Che le montagne si stiano trasformando è ormai chiaro a tutti, ma osservando le foto di Fabiano Ventura questo mutamento è ancora più chiaro. Servono poche parole a fianco delle sue slide per riflettere, basta osservare come sono cambiati i ghiacciai del Monte Bianco o del Karakorum dai tempi di Vittorio Sella per rendersi conto di quanto siamo riusciti a impattare in un tempo veramente breve. Il problema è che non ce ne rendiamo conto, “e spesso è difficile comunicarlo” spiega la climatologa e divulgatrice scientifica Serena Giacomin. “Stiamo cercando la via più efficace per comunicare e far comprendere il problema.
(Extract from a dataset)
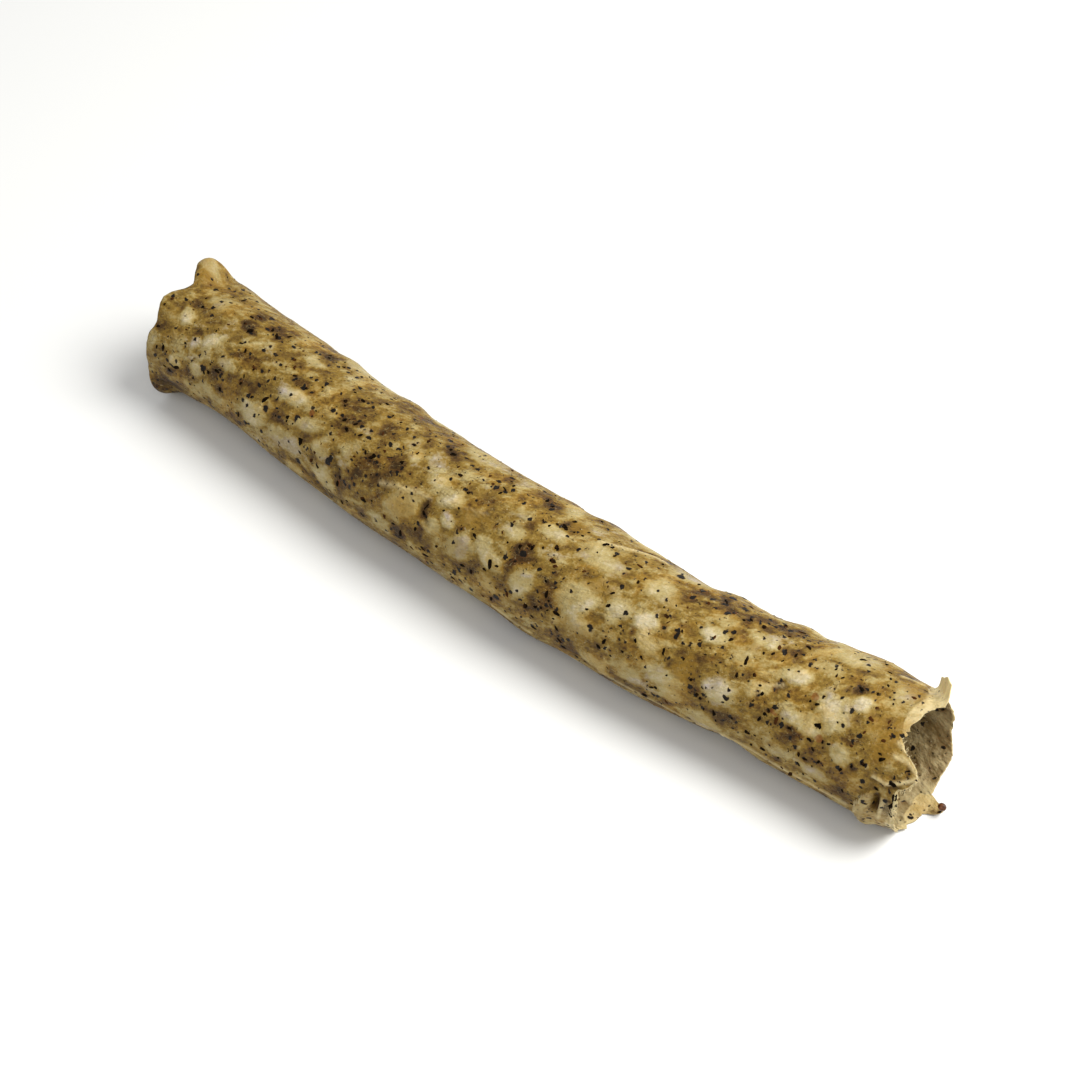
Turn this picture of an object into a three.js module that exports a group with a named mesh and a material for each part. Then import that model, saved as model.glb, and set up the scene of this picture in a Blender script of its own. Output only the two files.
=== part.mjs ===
// A short dry-cured sausage lying on its side: minced filling in a natural casing. One end is cut blunt,
// the other is torn open, with the casing standing past the filling in ragged flaps.
// Millimetres, +Z up, +X from the cut end to the torn mouth, on the surface z = 0.
import * as THREE from "three";
import { mergeVertices } from "three/addons/utils/BufferGeometryUtils.js";

// Driving dimensions.
const LENGTH = 158; // cut end to the mouth's rim, along the centre line
const RADIUS = 10.8; // mean outer radius
const SKIN = 0.5; // casing wall
const GAP = 0.3; // clearance between the casing and the filling
const FLAT_DEPTH = 0.4; // how far the underside is pressed flat where the sausage lies
const MOUTH_DEPTH = 10; // how far the filling is set back from the mouth's rim
const BOWL_DEPTH = 4.5; // hollow of the filling's end inside the mouth
const MOUTH_START = LENGTH - 18; // where the casing starts to follow its torn rim

const LUMP = 0.1; // height of each long swell of the surface
const SIDES = 48; // faces round the casing
const RING_STEP = 6; // spacing of the rings along the plain body

const degrees = THREE.MathUtils.degToRad;

// The bow of the sausage, seen from above: x and y of its centre line.
const BOW = [
  [-78.4, 2.95], [-66, 2.35], [-54, 1.55], [-40, 0.45], [-26, -0.45], [-12, -0.95], [2, -1.15],
  [16, -0.95], [30, -0.45], [42, 0.55], [54, 1.95], [65, 3.15], [81, 4.25],
];
const centreLine = new THREE.CatmullRomCurve3(
  BOW.map(([x, y]) => new THREE.Vector3(x, y, RADIUS - FLAT_DEPTH)),
);
const CURVE_LENGTH = centreLine.getLength();
const UP = new THREE.Vector3(0, 0, 1);

// Angles round the sausage run from 0 at the front (-Y) through 90 at the top to 180 at the back.
// How far the torn rim stands past the nominal mouth (+) or is torn back from it (-): [angle, reach].
const MOUTH_RIM = [
  [-170, 0.6], [-140, 2.2], [-112, 1.4], [-60, -0.8], [-25, -1.4], [10, 0.4],
  [28, 2.2], [45, 3.6], [60, 1], [72, -0.6], [95, -1.2], [125, -2.4], [160, -1.2],
];
const CUT_RIM = [[-150, 0.4], [-60, -0.2], [-30, 0.8], [20, 0], [80, -0.3], [150, 0.2]];

// Flaps of torn casing on the mouth's rim: middle angle, half width in degrees, length, how far the flap
// turns outwards in degrees by its tip, and over what length it turns.
const FLAPS = [
  { name: "thumb", at: 127, spread: 31, reach: 4.4, turn: 96, bend: 1.2 },
  { name: "rolled cuff", at: -22, spread: 34, reach: 2.4, turn: 62, bend: 2.4 },
  { name: "tongue", at: -90, spread: 26, reach: 4.4, turn: -22, bend: 3 },
];

// Places where the casing swells or dips: distance along, angle, half length, half width in degrees,
// height, and how far it pulls the cut edge backwards.
const SWELLS = [
  { name: "ear", along: -1, angle: 121, run: 8, spread: 33, height: 2.5, past: 3 },
  { name: "lip", along: 1.5, angle: -33, run: 7, spread: 42, height: 1.9, past: 0 },
  { name: "widening before the mouth", along: 147, angle: 45, run: 15, spread: 400, height: 0.9, past: 0 },
  { name: "back dent", along: 117, angle: 142, run: 5, spread: 30, height: -0.7, past: 0 },
  { name: "middle swell", along: 86, angle: 40, run: 16, spread: 400, height: 0.25, past: 0 },
];

// Signed difference of two angles in degrees, from -180 to 180.
function turnBetween(a, b) {
  return ((((a - b) % 360) + 540) % 360) - 180;
}

// 1 at the middle of a hump, falling smoothly to 0 at its half width.
function hump(distance, halfWidth) {
  const share = Math.min(1, Math.abs(distance) / halfWidth);
  return (1 + Math.cos(Math.PI * share)) / 2;
}

// The outline of a rounded flap: full over its middle, dropping steeply at its sides.
function petal(distance, halfWidth) {
  return Math.sqrt(Math.max(0, 1 - (distance / halfWidth) ** 2));
}

// The value at an angle, from a closed list of [angle, value] points joined smoothly all the way round.
function valueRound(points, angle) {
  const count = points.length;
  for (let i = 0; i < count; i++) {
    const [from, low] = points[i];
    const [to, high] = points[(i + 1) % count];
    const span = (to - from + 360) % 360;
    const past = (((angle - from) % 360) + 360) % 360;
    if (past < span) return low + (high - low) * THREE.MathUtils.smoothstep(past / span, 0, 1);
  }
  return points[0][1];
}

// Long diagonal swells, each one a wave along and round the sausage.
function swell(along, angle) {
  const waves = [[0.06, 1, 0.4], [0.1, -1, 2.1], [0.17, 2, 4.0], [0.23, -2, 1.2], [0.31, 1, 5.3]];
  const turn = degrees(angle);
  let sum = 0;
  for (const [rate, lobes, phase] of waves) sum += LUMP * Math.sin(rate * along + lobes * turn + phase);
  return sum;
}

// How strongly one of the swells is felt at a place, from 0 to 1.
function share(spot, along, angle) {
  return hump(along - spot.along, spot.run) * hump(turnBetween(angle, spot.angle), spot.spread);
}

// Outer radius of the casing at a distance along the sausage and an angle round it.
function outerRadius(along, angle) {
  const swells = SWELLS.reduce((sum, spot) => sum + spot.height * share(spot, along, angle), 0);
  return RADIUS + swells + swell(along, angle);
}

// The point at a distance along, an angle round and a distance out from the centre line.
function pointOn(along, angle, out, floor) {
  const where = THREE.MathUtils.clamp(along / CURVE_LENGTH, 0, 1);
  const tangent = centreLine.getTangentAt(where);
  const centre = centreLine.getPointAt(where).addScaledVector(tangent, along - where * CURVE_LENGTH);
  const front = new THREE.Vector3().crossVectors(tangent, UP).normalize();
  const turn = degrees(angle);
  const point = centre.addScaledVector(front, out * Math.cos(turn)).addScaledVector(UP, out * Math.sin(turn));
  point.z = Math.max(point.z, floor);
  return point;
}

// Bends a lathe shape onto the centre line. place(along, angle, radius) gives the point for each vertex.
function bend(lathe, place) {
  const geometry = lathe.clone();
  geometry.deleteAttribute("normal");
  geometry.deleteAttribute("uv");
  const merged = mergeVertices(geometry, 1e-4);
  const position = merged.getAttribute("position");
  for (let i = 0; i < position.count; i++) {
    const angle = THREE.MathUtils.radToDeg(Math.atan2(position.getZ(i), position.getX(i)));
    const radius = Math.hypot(position.getX(i), position.getZ(i));
    const point = place(position.getY(i), angle, radius);
    position.setXYZ(i, point.x, point.y, point.z);
  }
  merged.computeVertexNormals();
  return merged;
}

// The casing's outer face: distance along, distance out, and how far the wall is turned outwards (radians).
function casingFace(along, angle) {
  const face = { along, out: outerRadius(along, angle), tilt: 0 };
  for (const spot of SWELLS) face.along -= spot.past * share(spot, along, angle);
  face.along -= valueRound(CUT_RIM, angle) * hump(along, 10);
  if (along <= MOUTH_START) return face;
  const edge = ((along - MOUTH_START) / (LENGTH - MOUTH_START)) ** 3;
  face.along += valueRound(MOUTH_RIM, angle) * edge;
  for (const flap of FLAPS) {
    const run = flap.reach * petal(turnBetween(angle, flap.at), flap.spread) * edge;
    const curve = degrees(flap.turn) / flap.bend;
    const curled = Math.min(run, flap.bend);
    face.along += Math.sin(curve * curled) / curve + (run - curled) * Math.cos(curve * curled);
    face.out += (1 - Math.cos(curve * curled)) / curve + (run - curled) * Math.sin(curve * curled);
    face.tilt += curve * curled;
  }
  return face;
}

// Where a point of the casing wall goes: its face, less its depth measured square to the wall.
function placeCasing(along, angle, radius) {
  const depth = RADIUS - radius;
  const face = casingFace(along, angle);
  const station = face.along + depth * Math.sin(face.tilt);
  return pointOn(station, angle, face.out - depth * Math.cos(face.tilt), depth);
}

// Stations along the wall: even over the body, closer where the ends change shape.
function stations(bodyStep) {
  const list = [0, 1.5, 3.5, 6, 9];
  const steps = Math.round((MOUTH_START - 15) / bodyStep);
  for (let i = 0; i <= steps; i++) list.push(15 + (i * (MOUTH_START - 15)) / steps);
  for (const near of [0.25, 0.45, 0.6, 0.71, 0.8, 0.87, 0.94, 1]) {
    list.push(MOUTH_START + near * (LENGTH - MOUTH_START));
  }
  return list;
}

// The casing: a thin open tube.
function makeCasing() {
  const outside = stations(RING_STEP).map((along) => new THREE.Vector2(RADIUS, along));
  const inside = stations(RING_STEP).map((along) => new THREE.Vector2(RADIUS - SKIN, along));
  const wall = [...outside, ...inside.reverse(), outside[0].clone()];
  return bend(new THREE.LatheGeometry(wall, SIDES), placeCasing);
}

// The filling: one solid, blunt behind the cut end and hollowed like a bowl inside the mouth.
function makeFilling() {
  const nominal = RADIUS - SKIN - GAP;
  const front = LENGTH - MOUTH_DEPTH;
  const profile = [[0, 0.9], [0.55, 0.8], [0.88, 0.9], [0.97, 1.5]]; // [share of the radius, along]
  for (const along of stations(RING_STEP)) if (along > 3 && along < front - 2) profile.push([1, along]);
  profile.push([1, front - 1.5], [0.97, front - 0.3], [0.9, front]);
  for (const part of [0.75, 0.5, 0.25, 0]) profile.push([part, front - BOWL_DEPTH * (1 - (part / 0.9) ** 2)]);
  const points = profile.map(([part, along]) => new THREE.Vector2(part * nominal, along));
  const place = (along, angle, radius) => {
    const face = casingFace(Math.min(along, MOUTH_START), angle);
    const pushed = (face.along - Math.min(along, MOUTH_START)) * (radius / nominal) ** 2;
    const reach = outerRadius(along, angle) - SKIN - GAP;
    return pointOn(along + pushed, angle, (radius / nominal) * reach, SKIN + GAP);
  };
  return bend(new THREE.LatheGeometry(points, SIDES), place);
}

function part(name, geometry, colour, roughness) {
  const color = new THREE.Color(...colour);
  const mesh = new THREE.Mesh(geometry, new THREE.MeshStandardMaterial({ color, roughness, metalness: 0 }));
  mesh.name = name;
  return mesh;
}

const sausage = new THREE.Group();
sausage.add(
  part("casing", makeCasing(), [0.47, 0.37, 0.2], 0.45),
  part("filling", makeFilling(), [0.27, 0.2, 0.13], 0.6),
);

// The origin is on the surface, under the middle of the sausage's box.
const box = new THREE.Box3().setFromObject(sausage, true);
const middle = box.getCenter(new THREE.Vector3());
sausage.position.set(-middle.x, -middle.y, -box.min.z);

export default sausage;
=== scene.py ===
import math

import bmesh
import bpy
import numpy as np
from mathutils import Matrix, Vector, noise
from mathutils.bvhtree import BVHTree


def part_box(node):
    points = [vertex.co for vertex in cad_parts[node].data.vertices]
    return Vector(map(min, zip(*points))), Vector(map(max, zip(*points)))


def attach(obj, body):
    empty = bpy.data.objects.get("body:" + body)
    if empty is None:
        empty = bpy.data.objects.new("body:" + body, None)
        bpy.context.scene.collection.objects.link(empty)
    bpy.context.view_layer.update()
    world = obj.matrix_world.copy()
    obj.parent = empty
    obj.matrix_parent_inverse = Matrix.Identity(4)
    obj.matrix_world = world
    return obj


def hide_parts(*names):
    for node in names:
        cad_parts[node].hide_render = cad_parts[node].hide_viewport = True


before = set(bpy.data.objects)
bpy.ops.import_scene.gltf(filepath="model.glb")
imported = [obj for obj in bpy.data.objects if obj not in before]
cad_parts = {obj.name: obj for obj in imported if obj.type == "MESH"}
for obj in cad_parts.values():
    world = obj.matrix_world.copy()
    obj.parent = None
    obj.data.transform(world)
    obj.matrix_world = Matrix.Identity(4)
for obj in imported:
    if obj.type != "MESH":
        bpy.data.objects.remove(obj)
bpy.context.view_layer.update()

bl_info = {
    "name": "Cured Sausage",
    "version": (1, 0, 0),
    "blender": (4, 5, 0),
    "location": "3D View > Sidebar > Sausage",
    "description": "A short dry-cured sausage in a torn natural casing, with its plain stage",
    "category": "Add Mesh",
}

MM = 0.001
# The skin is spun as a straight tube of this length and radius, in millimetres, before it takes its shape.
TUBE_LENGTH = 158.0
TUBE_RADIUS = 10.8
FILLING_RADIUS = 10.2
# From here on the skin's rings crowd together, for the torn mouth.
MOUTH_START = 150.0
# How far one degree goes round the tube, for the folds.
MM_PER_DEGREE = 0.1885
# The angles of the thumb of skin at the mouth, and of the rounded ear and the turned-out lip at the cut end.
THUMB_AT = 118
EAR_AT = 121
LIP_AT = -42

# Places on the sausage are given as millimetres along it from the cut end, and degrees round it: 0 at the
# front, 90 on top, 180 at the back, -90 underneath.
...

Ma spesso è veramente complesso da far capire in modo chiaro e univoco, soprattutto quando si parla di miglioramento delle condizioni o di soluzioni possibili”. È difficile per tante ragioni, “perché quando si parla di cambiamento climatico si sbatte contro della barriere psicologiche difficili da superare come la lontananza, perché non tutto accade nelle immediate vicinanze; la dissonanza, perché spesso si parla di cose che non vedo e se non le provo in prima persona non riesco a capire; la negazione, ancora oggi abbiamo negazionisti che pubblicano su quotidiani nazionali”. Una soluzione, un modo per fare cultura però esiste ed è quello di parlare ai docenti in modo che possano trasmettere il messaggio ai loro studenti; andare nelle scuole e non stancarsi di farlo; parlare ai giornalisti per dare loro gli strumenti; parlare ai politici, chiedere ai politici, e saper scegliere una classe politica più attenta, disponibile e vogliosa di affrontare queste tematiche”.